The Asymmetric Multi-core Platform (AMP) is capable of parallelism with different performance levels. The examples of AMP include mobile phones, tablets, and high-end mobile sensor nodes. These devices are equipped with cores capable of handling tasks requiring high-performance processing. Note that not all tasks need the high-performance processing and energy efficient schemes are adopted even for the cores consuming low power. The problem of scheduling AMP for high-performance mobile sensors is important in terms of performance and energy efficiency. The scheduler can switch the high-performance cores to a low power state by assigning tasks to the low power cores when processing the tasks requiring low loads. It is also possible that powerful cores are changed into simpler cores to adapt the system to varying loads. ARM’s big.LITTLE architecture [17,18] is a representative example. In ARM’s big.LITTLE architecture, there are three modes for task migration: cluster migration, CPU migration, and global task scheduling. The scheduler improves energy efficiency by migrating tasks between big and little cores. In this paper, we discuss real-time scheduling problems in the context of AMP. We adopt a scheme using the T-Ler plane to develop energy-efficient scheduling algorithms for real-time tasks on uniform multi-core systems.
The T-Ler plane extends the T-L plane using a T-L abstraction strategy to fit uniform multi-core systems. The Voltage Frequency Scale (VFS) is exploited on energy-efficient scheduling algorithms using the T-L plane. On the other hand, there are not many studies related to Dynamic Power Management (DPM). Sensor network applications with varying loads depending on the situation can take advantage of the energy by switching the state of unnecessarily used processors. Kim et al. [19,20] proposed several T-L plane based energy-efficient algorithms using DPM for sensor nodes with identical multi-processors. However, these algorithms are not suitable for uniform multi-processor systems. In particular, it is hard to select the set of processors with the lowest power consumption among the multiple sets of processors that have the same capacity.

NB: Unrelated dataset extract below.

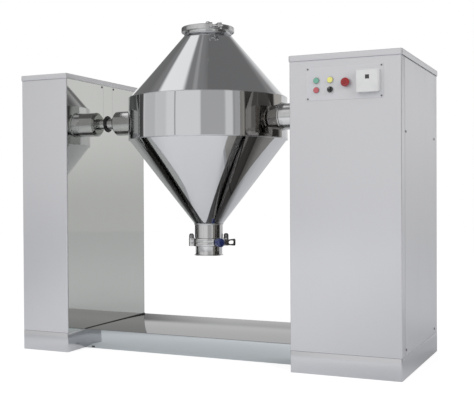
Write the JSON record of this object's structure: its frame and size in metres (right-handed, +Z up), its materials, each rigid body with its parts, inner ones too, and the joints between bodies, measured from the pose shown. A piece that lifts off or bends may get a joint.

We propose a new algorithm suitable for sensor node with uniform multi-processors, called Uniform-DPM. More specifically, we extend the previous approaches [19,20] by considering the characteristics of uniform multi-processors in terms of energy efficiency as follows:
  • At the beginning of each T-Ler plane, select the processors operating with a low frequency and minimize the processing capacity as much as possible.
  • Reduce the complexity of scheduling and fragments of idle time, and classify the processors and tasks into processor sets and task sets at the beginning of the T-Ler plane, respectively.
  • At each event in the T-Ler plane, utilize constrained migration to reduce the complexity of scheduling and fragments of idle time.
The first extension is to reduce the power loss caused by uniform multi-processors that consist of processors with difference processing capacities. The previous approach [20], as shown in Section 2, focuses solely on minimizing the number of processors. It is not suitable for uniform multi-processors. In the case of uniform multi-processors, the processors must be selected considering the processing capacity and the frequency of each processor. The second extension is to classify processors and tasks for limited scheduling, where tasks in a set are only scheduled to processors in the according processor set. The third extension is to adjust the sets in each event and to assign tasks to the processors using the limited scheduling. These prevent the unnecessary migration of tasks and enables the collection of idle time on particular processors.
We organize this paper as follows. In Section 2, we introduce related works, including the approaches previously based on T-L plane targeting uniform multi-processors. In Section 3, we propose mechanisms to select processors and allocate tasks for energy-efficient scheduling in uniform multi-processors. We extend the proposed events in identical multi-processors to ones in uniform multi-processors. In Section 4, we perform experimental evaluations by comparing our proposed algorithms with other algorithms. Lastly, we present the conclusions and future works in Section 5.

2. Related works

2.1. Power Management Techniques

Due to the advancements in semiconductor process technologies, there have been more high-end processors available that integrate more transistors. Recently, real-time embedded systems have been increasingly adopting high-end processors. In addition, to improve the performance, real-time embedded systems are also adopting multi-processors. However, this increases the processor power consumption significantly. The power consumption of CMOS chips is as follows [21]:
P t o t a l = P s t a t i c + P d y n a m i c .
P s t a t i c is the static power consumption which is calculated as the sum of the leakage power and short current power. P d y n a m i c is the dynamic power consumption by charging and discharging of the output capacitance for processing time. It is not easy to reduce the static power consumption which depends on various parameters in the semiconductor process. Therefore, we focus on reducing the dynamic power consumption. Dynamic power is defined as:
P d y n a m i c = α C V 2 f ,
where f is the frequency, α is the switching activity factor, V is the supply voltage, and C is the capacitive load. DVFS is a method used to adjust the supply voltage and frequency of a CMOS chip by utilizing the slack time that occurs when scheduling tasks. On the other hand, DPM is a method of reducing energy consumption by switching to a low power state when slack time occurs. However, if a sufficient slack time is not guaranteed over the break-even time, the energy overhead caused by the state transition will cause loss. The break-even time B E T s l e e p is determined by Equation (3) [22].
B E T s l e e p = max ( t s w , E s w P s l e e p · t s w P i d l e P s l e e p )
The transition energy overhead and recovery time are denoted as E s w and t s w , respectively. P i d l e denotes the idle power. The sleep power is denoted by P s l e e p . The break-even time should be considered when developing a scheduling algorithm that not only uses the sleep mode, but also guarantees real-time responsiveness.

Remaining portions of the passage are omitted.